Best Song: Skyfall – Skyfall (Adele & Paul Epworth)
To me, this year had three GREAT original songs, which is rare as normally I struggle to find one. But even if the Academy had nominated John Legend’s Who Did That to You from Django Unchained and Kylie Minogue’s Who We Were from Holy Motors (which the Academy deemed ineligible, because they’re idiots), Skyfall would still be an easy choice.

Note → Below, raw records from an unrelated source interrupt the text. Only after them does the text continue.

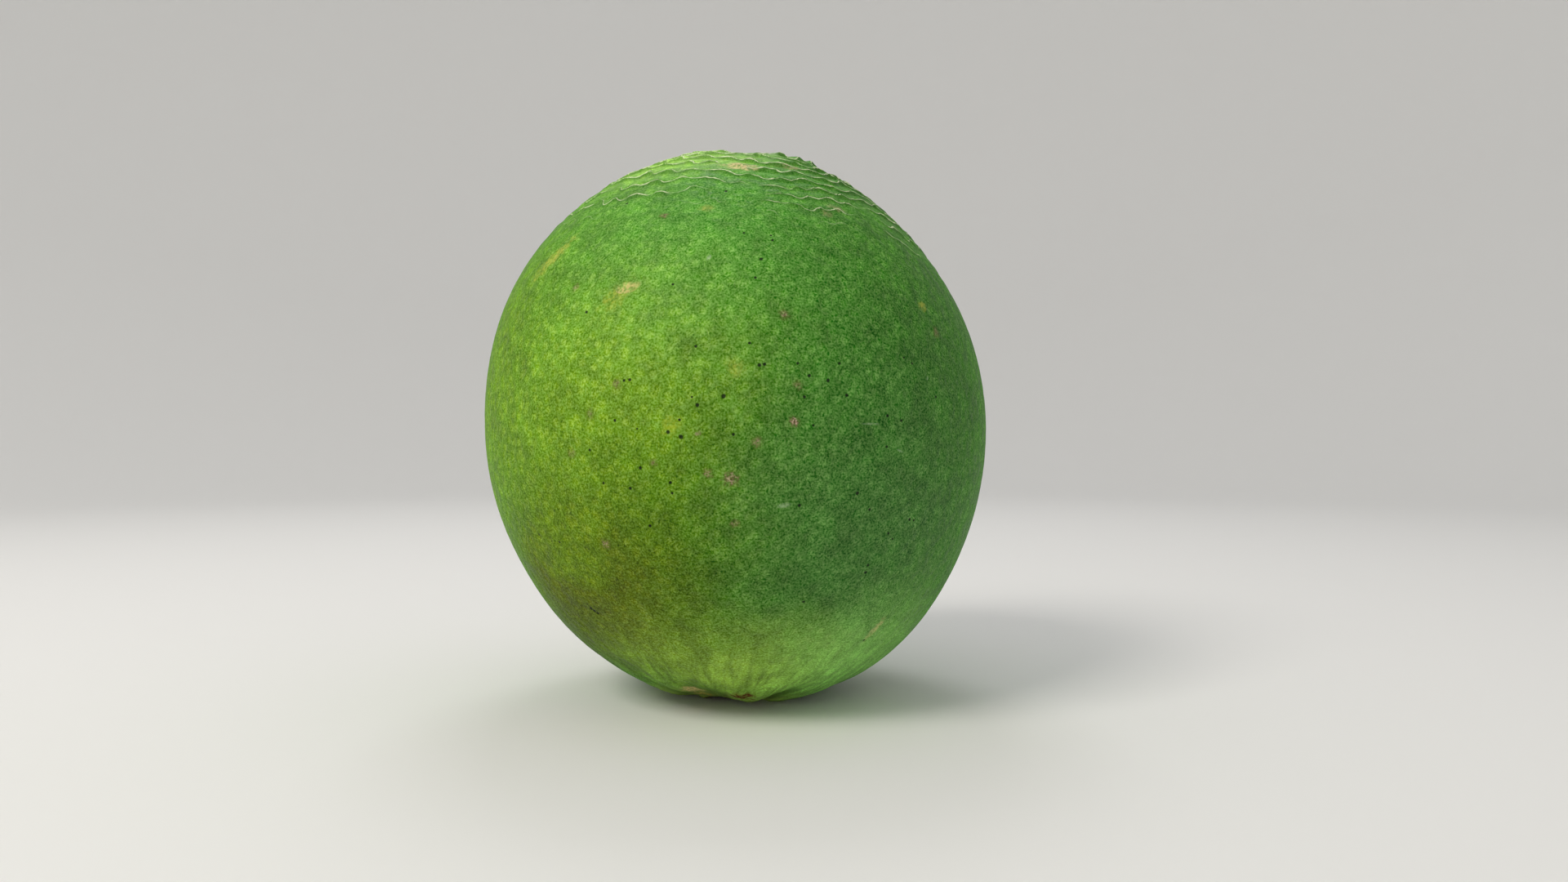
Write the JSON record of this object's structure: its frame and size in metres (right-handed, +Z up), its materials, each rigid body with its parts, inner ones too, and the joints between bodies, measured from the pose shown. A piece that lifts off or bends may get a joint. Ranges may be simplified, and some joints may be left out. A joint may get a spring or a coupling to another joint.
{
  "type": "lemon",
  "caption": "Whole green lemon, near-round, with a low ridged crown at the blossom end, standing on the shoulder round its stem scar.",
  "frame": {"origin": "middle of the bounding box, on the surface that the lemon stands on", "axes": "+Z up through the fruit, from its stem end to its blossom end; -Y towards the viewer, the pictured side; +X to the viewer's right"},
  "size_m": [0.0562, 0.0554, 0.0614],
  "materials": {
    "rind": "waxy citrus rind, satin, mottled green with pale oil glands and small corky marks"
  },
  "bodies": {
    "root": {"lemon": "rind"}
  },
  "joints": []
}
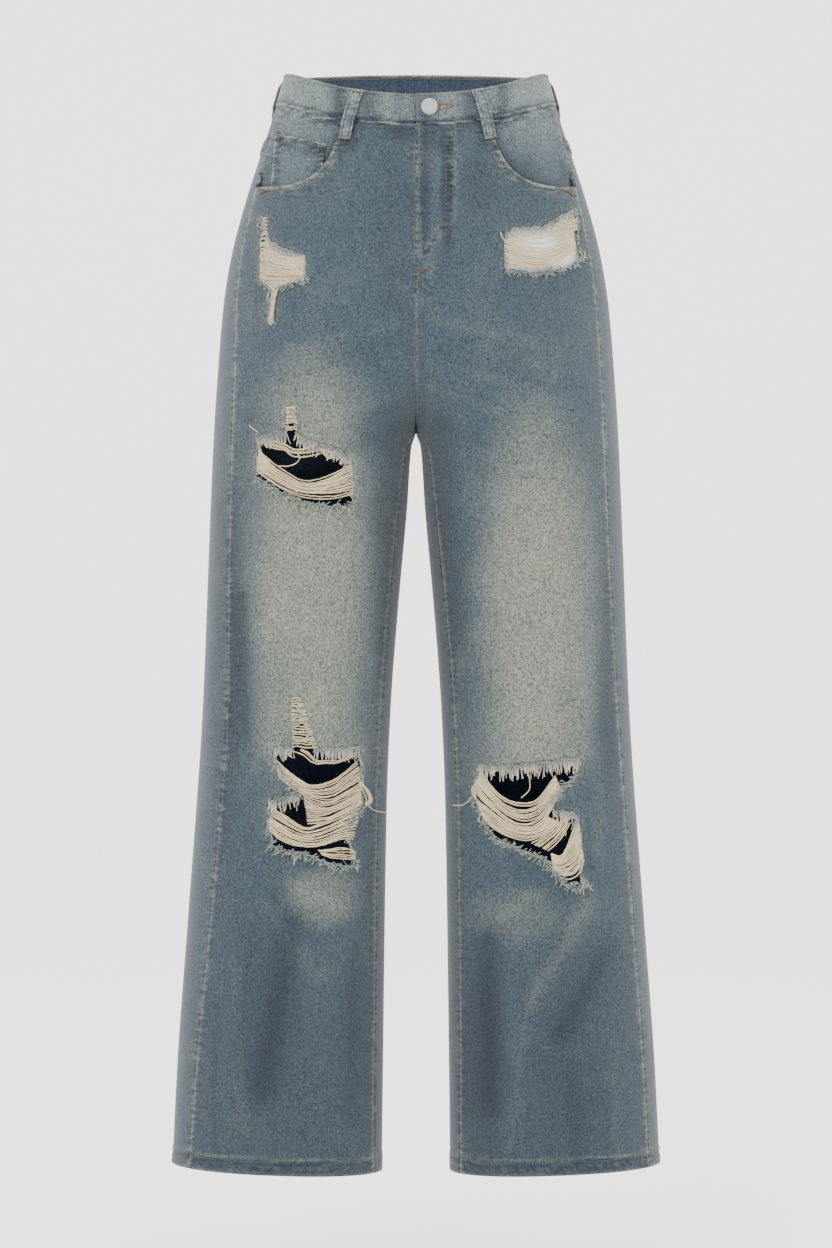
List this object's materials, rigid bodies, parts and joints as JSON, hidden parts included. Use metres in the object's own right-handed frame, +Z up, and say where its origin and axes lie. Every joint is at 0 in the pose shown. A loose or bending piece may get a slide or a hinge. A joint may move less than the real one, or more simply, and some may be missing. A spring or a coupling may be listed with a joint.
{
  "type": "ripped jeans, worn form held at the waist",
  "caption": "High-waisted wide-leg ripped jeans in their hollow worn form, open at the waist and both hems.",
  "frame": {"origin": "middle of the waist, level with the waistband's middle at the sides, where the wearer holds the jeans up", "axes": "+Z up the garment, front towards -Y, the wearer's left towards +X"},
  "size_m": [0.4853, 0.2359, 1.107],
  "materials": {
    "denim": "washed blue denim twill, faded on the thighs, rough and matt",
    "pocketing": "plain white cotton pocketing, matt",
    "zip_tape": "navy woven zip tape",
    "brass": "antique brass",
    "nickel": "satin nickel-plated button"
  },
  "bodies": {
    "root": {"front_left": "denim", "front_right": "denim", "back_left": "denim", "back_right": "denim", "yoke_left": "denim", "yoke_right": "denim", "waistband": "denim", "belt_loop_front_left": "denim", "belt_loop_front_right": "denim", "belt_loop_side_left": "denim", "belt_loop_side_right": "denim", "belt_loop_centre_back": "denim", "pocket_facing_left": "denim", "pocket_facing_right": "denim", "coin_pocket": "denim", "pocket_bag_left": "pocketing", "pocket_bag_right": "pocketing", "back_pocket_left": "denim", "back_pocket_right": "denim", "fly_facing": "denim", "fly_shield": "denim", "zip_tape": "zip_tape", "zip_chain": "brass", "button_head": "nickel", "button_tack": "brass"}
  },
  "joints": []
}
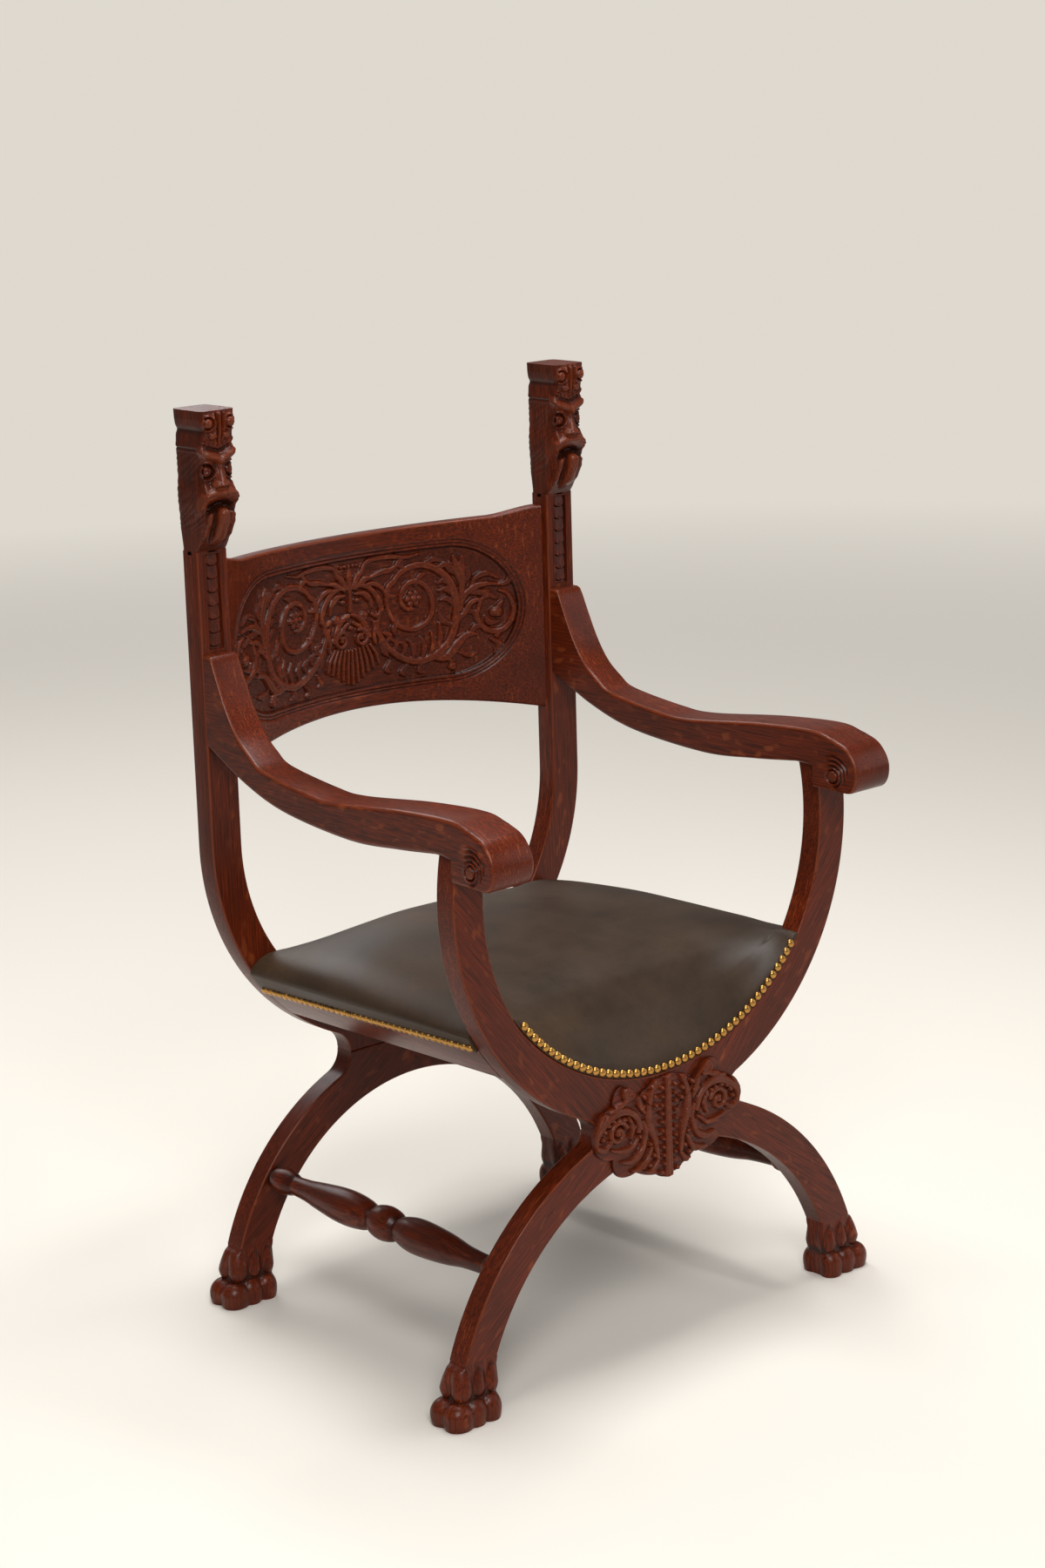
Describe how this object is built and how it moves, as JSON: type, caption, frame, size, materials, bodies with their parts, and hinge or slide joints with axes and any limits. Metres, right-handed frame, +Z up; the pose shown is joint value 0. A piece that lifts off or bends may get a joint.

The Best Bond song in decades, a certifiable hit, and one that pays tribute to the past while still being unique, Skyfall is easily the best song in the running since The Weary Kind from Crazy Heart in 2009.

Best Sound Mixing: Les Miserables - Andy Nelson & Mark Paterson & Simon Hayes
Say what you want about the film itself, or Hooper’s decision to capture all the singing live, that decision made it extremely hard on the sound department, making their achievement all the more impressive. Nelson is no newbie – this is his 19th nomination (he won for Saving Private Ryan), but he deserves a second one – alongside newcomers Paterson and Hayes. There is a lot of great work nominated (I almost want to go with Skyfall, so 15 time loser Greg P. Russell can win on nomination 16), but Les Miserables had the best work, and deserves the win.

Best Sound Editing: Django Unchained - Wylie Stateman
This category has some fine work nominated – I wouldn’t mind seeing the Zero Dark Thirty win the award either – but I’ll go with Django Unchained, which used a lot of great, exaggerated (and at times not so exaggerated) Sound Effects. The work by Stateman is excellent, and this is his 6th nomination, stretching all the way to 1989’s Born on the Fourth of July. He should win this year, but he most likely won’t.